Womble how much space between perches that are the same height?

little blue

  • Joined Jun 2009
  • Derbyshire
Re: stock levels
« Reply #6 on: April 07, 2012, 01:14:34 pm »
is it essential thing to put feeders in the house? as in my experience the hens just made a mess of the food.

Depends how much you have to waste!
It needs to be clean, dry, away from wild birds and rats etc...
If you can manage this outside, good on you!  But if they make a mess of it indoors, then doing the same outdoors will jsut attract pests
Little Blue


  • Guest
Re: stock levels
« Reply #7 on: April 07, 2012, 01:44:05 pm »
You could try suspending the feeders on chain from the roof - but they still make a mess  ::)
I had a galvanised feeder with an overhanging lip perfect for outdoor feeding so mine didn't have food in their house - only water (and they still managed to make a mess with it  ::))
I floored my shed with an old bit of vinyl too - makes cleaning out much easier  ;)
The other thing to remember (especially if you're putting in perches above other ones) is to have plenty of supports below them  :thumbsup: I've heard of perches coming down due to the weight of the birds and squashing ones below them  :o
Looking forward to photo's of the finished article  ;) :thumbsup:
Karen  :wave:


  • Joined Dec 2011
  • Gascony, France
Re: stock levels
« Reply #8 on: April 09, 2012, 09:13:15 pm »
Our coops have a minimum of two square feet per large fowl but we don't run them at capacity so they have more like 3 square feet. Old poultry books will give similar figures. Coop manufacturers claims can be exaggerated. The British manufacturers divide by two, the Chinese divide by 6. We have a Chinese 5 bird coop and we only put one sick hen in at a time and even then it is cramped. Perch space 9" to 1'. They huddle when it's cold and space out in Summer.

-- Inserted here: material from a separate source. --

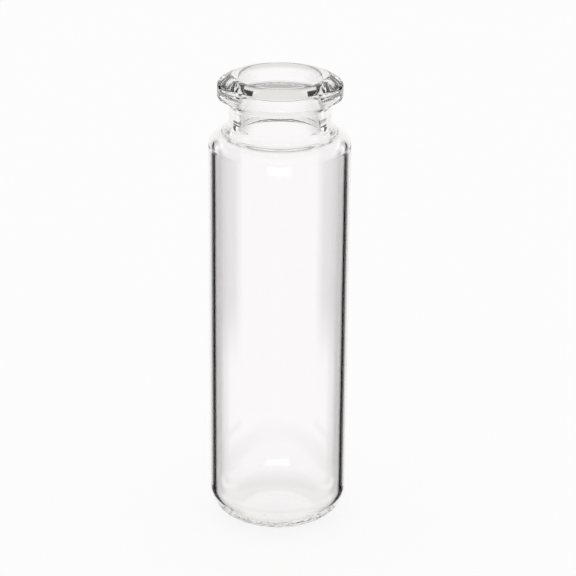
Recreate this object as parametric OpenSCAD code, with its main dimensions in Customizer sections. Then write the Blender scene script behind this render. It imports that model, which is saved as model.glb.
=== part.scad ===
// Glass sample vial with a rounded heel, a short neck and a bevelled crimp lip.
// One piece of glass: every face is a revolve of the same half section about Z.
// Millimetres, +Z up, origin at the centre of the plane that the vial stands on.

/* [Body] */
// Outer diameter of the body
body_d = 22.75; // [20:0.25:30]
// Height from the standing plane to the mouth
height = 75.5; // [40:0.5:120]
// Thickness of the body's wall
wall = 1.0; // [0.6:0.05:1.6]

/* [Base] */
// Radius of the rounded heel, outside
heel_r = 5.0; // [2.5:0.1:5.8]
// Radius of the chamber's bottom corner, inside
heel_inner_r = 4.0; // [1.5:0.1:6]
// Thickness of the base
base_t = 0.85; // [0.7:0.05:2]
// Diameter of the push-up dome under the base
pushup_d = 11.0; // [6:0.1:12.7]
// Height of the push-up dome
pushup_h = 0.45; // [0.3:0.05:1.5]

/* [Shoulder] */
// Radius from the body into the shoulder, outside
shoulder_r = 2.6; // [1:0.1:3.5]
// Radius from the chamber's wall into the shoulder, inside
shoulder_inner_r = 1.6; // [0.8:0.1:1.8]
// Fall of the shoulder from the neck to the body, in degrees
shoulder_fall = 9; // [0:1:20]
// Fall of the chamber's top from the throat to its wall, in degrees
inner_fall = 5; // [0:1:15]
// Drop from the shoulder's inner corner, beside the neck, to the throat's corner
shoulder_t = 1.0; // [0.8:0.05:1.8]

/* [Neck] */
// Outer diameter of the neck
neck_d = 16.2; // [15.6:0.1:17]
// Diameter of the bore through the neck
bore_d = 12.9; // [11:0.1:13.1]
// Height of the neck and lip above the shoulder's outer corner
head_h = 9.3; // [8.5:0.1:14]
// Radius between the neck and the shoulder, outside
neck_r = 1.3; // [0.3:0.1:1.8]
// Radius of the throat, where the bore opens into the chamber
throat_r = 2.4; // [0.3:0.1:2.5]

/* [Crimp lip] */
// Diameter of the lip
lip_d = 20; // [19:0.1:20.5]
// Diameter of the flat face that the stopper seals on
face_d = 15.8; // [15.2:0.1:17]
// Height of the bevel from the face to the lip's side
bevel_h = 1.15; // [0.3:0.05:1.4]
// How far the middle of the bevel swells out from a straight cone
bevel_swell = 0.1; // [0.04:0.02:0.16]
// Height of the lip's side
side_h = 2.1; // [1.6:0.1:3]
// Slope of the lip's underside, in degrees
under_slope = 33; // [10:1:40]
// Radius around the mouth, inside
mouth_r = 0.7; // [0.3:0.1:1.1]
// Radius between the face and the bevel
face_r = 0.7; // [0.1:0.1:0.9]
// Radius between the bevel and the lip's side
bevel_r = 0.9; // [0.2:0.1:1]
// Radius between the lip's side and its underside
side_r = 0.4; // [0.2:0.1:0.8]
// Radius between the lip's underside and the neck
under_r = 0.3; // [0.2:0.1:1]

/* [Hidden] */
$fn = 128;
// Height that the bore's cut runs past the mouth
past = 1;
// How far a corner's cut reaches from its arc's centre, as a multiple of the corner's own distance
cut_reach = 1.25;
// How far an arc stands proud of the two edges that it meets, so that it always crosses them
hair = 0.0001;
// Share of a swollen edge that its bow takes up
bow_share = 0.45;

body_or = body_d / 2;
body_ir = body_or - wall;
neck_or = neck_d / 2;
bore_r = bore_d / 2;
lip_or = lip_d / 2;
face_or = face_d / 2;

// The push-up is a shallow cap of a sphere, and the chamber's floor is a cap about the same centre
pushup_r = (pow(pushup_d / 2, 2) + pow(pushup_h, 2)) / (2 * pushup_h);
pushup_z = pushup_h - pushup_r;

// Corners of the shoulder, outside and inside, before they are rounded
shoulder_z = height - head_h;
neck_z = shoulder_z + (body_or - neck_or) * tan(shoulder_fall);
throat_z = neck_z - shoulder_t;
chamber_top_z = throat_z - (body_ir - bore_r) * tan(inner_fall);

// Corners of the lip before they are rounded
bevel_z = height - bevel_h;
side_z = bevel_z - side_h;
under_z = side_z - (lip_or - neck_or) * tan(under_slope);

// One more corner in the middle of an edge, which bends the edge outwards into a low bow
function bow(from, to, swell) =
    let (edge = to - from, half = norm(edge) / 2, middle = (from + to) / 2)
    concat(middle + [edge[1], -edge[0]] * swell / norm(edge), bow_share * half / tan(atan2(swell, half)));

// Each corner of a half section is [radius from the axis, height, rounding]
OUTSIDE = [
    [0, 0, 0],
    [body_or, 0, heel_r],
    [body_or, shoulder_z, shoulder_r],
    [neck_or, neck_z, neck_r],
    [neck_or, under_z, under_r],
    [lip_or, side_z, side_r],
    [lip_or, bevel_z, bevel_r],
    bow([lip_or, bevel_z], [face_or, height], bevel_swell),
    [face_or, height, face_r],
    [0, height, 0]
];
INSIDE = [
    [0, base_t, 0],
    [body_ir, base_t, heel_inner_r],
    [body_ir, chamber_top_z, shoulder_inner_r],
    [bore_r, throat_z, throat_r],
    [bore_r, height, mouth_r],
    [face_or, height, 0],
    [face_or, height + past, 0],
    [0, height + past, 0]
];

function toward(from, to) = (to - from) / norm(to - from);

// The corner with this number, with the corners before and after it
function corner_points(corners, i) =
    let (count = len(corners))
    [for (step = [count - 1, count, count + 1]) [for (axis = [0, 1]) corners[(i + step) % count][axis]]];
function turns_inward(points) = cross(points[1] - points[0], points[2] - points[1]) < 0;

// The arc that rounds a corner: half the angle between its edges, its centre and its two ends
function half_angle(points) = acos(toward(points[1], points[0]) * toward(points[1], points[2])) / 2;
function arc_centre(points, r) =
    points[1] + toward([0, 0], toward(points[1], points[0]) + toward(points[1], points[2])) * r / sin(half_angle(points));
function arc_ends(points, r) =
    [for (end = [points[0], points[2]]) points[1] + toward(points[1], end) * r / tan(half_angle(points))];

// What an arc cuts away at an outward corner, run on past the corner so that no two edges lie together
module corner_cut(points, r) {
    centre = arc_centre(points, r);
    ends = arc_ends(points, r);
    difference() {
        polygon([for (point = [centre, ends[0], points[1], ends[1]]) centre + (point - centre) * cut_reach]);
        translate(centre) circle(r + hair);
    }
}

// A half section with its corners rounded. An inward corner is first filled to a chamfer between the
// arc's ends, and the arc's full circle is cut from that.
module half_section(corners) {
    last = len(corners) - 1;
    difference() {
        polygon([
            for (i = [0 : last])
                let (points = corner_points(corners, i), r = corners[i][2])
                each r > 0 && turns_inward(points) ? arc_ends(points, r) : [points[1]]
        ]);
        for (i = [0 : last]) {
            points = corner_points(corners, i);
            r = corners[i][2];
            if (r > 0 && turns_inward(points)) translate(arc_centre(points, r)) circle(r + hair);
            if (r > 0 && !turns_inward(points)) corner_cut(points, r);
        }
    }
}

// The space inside: chamber, throat, bore and mouth, over a floor that follows the push-up
module space() {
    difference() {
        half_section(INSIDE);
        translate([0, pushup_z]) circle(pushup_r + base_t);
    }
}

module vial() {
    color([0.86, 0.89, 0.88, 0.35])
        rotate_extrude()
            difference() {
                half_section(OUTSIDE);
                translate([0, pushup_z]) circle(pushup_r);
                space();
            }
}

vial();
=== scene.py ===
from math import atan2, ceil, cos, pi, radians, sin, sqrt, tan

import bpy
from mathutils import Matrix, Vector


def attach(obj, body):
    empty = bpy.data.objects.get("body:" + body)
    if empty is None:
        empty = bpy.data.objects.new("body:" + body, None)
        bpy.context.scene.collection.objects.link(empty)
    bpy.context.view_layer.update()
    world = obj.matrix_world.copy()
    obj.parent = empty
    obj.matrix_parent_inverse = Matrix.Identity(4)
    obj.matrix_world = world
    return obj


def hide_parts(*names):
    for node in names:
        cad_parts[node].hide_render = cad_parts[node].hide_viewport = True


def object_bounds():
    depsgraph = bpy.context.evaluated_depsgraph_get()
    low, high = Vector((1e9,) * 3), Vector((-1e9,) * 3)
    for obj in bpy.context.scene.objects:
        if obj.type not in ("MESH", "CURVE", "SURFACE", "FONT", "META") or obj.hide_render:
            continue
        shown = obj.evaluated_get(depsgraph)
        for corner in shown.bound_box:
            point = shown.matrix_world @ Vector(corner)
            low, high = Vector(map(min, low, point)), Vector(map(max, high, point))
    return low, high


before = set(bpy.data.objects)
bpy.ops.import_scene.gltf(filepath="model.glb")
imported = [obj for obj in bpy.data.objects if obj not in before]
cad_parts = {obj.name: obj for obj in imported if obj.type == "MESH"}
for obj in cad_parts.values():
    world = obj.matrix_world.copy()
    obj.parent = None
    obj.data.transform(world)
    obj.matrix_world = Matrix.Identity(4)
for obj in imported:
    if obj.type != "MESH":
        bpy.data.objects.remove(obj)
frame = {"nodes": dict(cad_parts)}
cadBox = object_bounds()
mm = 0.001
vialHeight = cadBox[1].z
bodyRadius = (cadBox[1].x - cadBox[0].x) / 2
print("frame loaded:", ", ".join(frame["nodes"]))


class Wire:
    # One socket of a node tree. Sums on wires add their Math nodes.
    def __init__(self, tree, socket=None):
        self.tree = tree
        self.socket = socket

    def make(self, kind, settings=None, inputs=None, output=0):
        node = self.tree.nodes.new(kind)
        for name, value in (settings or {}).items():
            setattr(node, name, value)
        for name, value in (inputs or {}).items():
            if isinstance(value, Wire):
                self.tree.links.new(value.socket, node.inputs[name])
            else:
                node.inputs[name].default_value = value
        return Wire(self.tree, node.outputs[output]) if node.outputs else Wire(self.tree)

    def out(self, name):
        return Wire(self.tree, self.socket.node.outputs[name])

    def math(self, operation, *values):
        return self.make("ShaderNodeMath", {"operation": operation}, dict(enumerate(values)))

    def __add__(self, other):
        return self.math("ADD", self, other)

    def __radd__(self, other):
        return self.math("ADD", other, self)

    def __sub__(self, other):
        return self.math("SUBTRACT", self, other)

    def __rsub__(self, other):
        return self.math("SUBTRACT", other, self)

    def __mul__(self, other):
        return self.math("MULTIPLY", self, other)

    def __rmul__(self, other):
        return self.math("MULTIPLY", other, self)

    def __abs__(self):
        return self.math("ABSOLUTE", self)

    def rise(self, start, end):
        # 0 up to start, 1 from end on, smooth between them
        return self.make("ShaderNodeMapRange", {"interpolation_type": "SMOOTHSTEP"},
                         {"Value": self, "From Min": start, "From Max": end})

    def band(self, start, end, soft):
        return self.rise(start - soft, start + soft) * (1 - self.rise(end - soft, end + soft))

    def stretched(self, scale):
        return self.make("ShaderNodeVectorMath", {"operation": "MULTIPLY"}, {0: self, 1: scale})

    def noise(self, scale, detail):
        return self.make("ShaderNodeTexNoise", {}, {"Vector": self, "Scale": scale,
                                                    "Detail": detail})

    def blend(self, first, second):
        # colours: first where this wire is 0, second where it is 1
        return self.make("ShaderNodeMix", {"data_type": "RGBA"},
                         {0: self, 6: first, 7: second}, output=2)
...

Adding extra hens later could be a bit of a problem as the established flock will fight the newcomers and there will be losers. Best get an amount and stick to it. Say 40 maximum as if they are too cramped laying will drop as stress increases and there will be no gain, just sick birds and a larger food bill.

Good point about leaving them inside. Need to raise area to 10 square feet, so then you are looking at 15.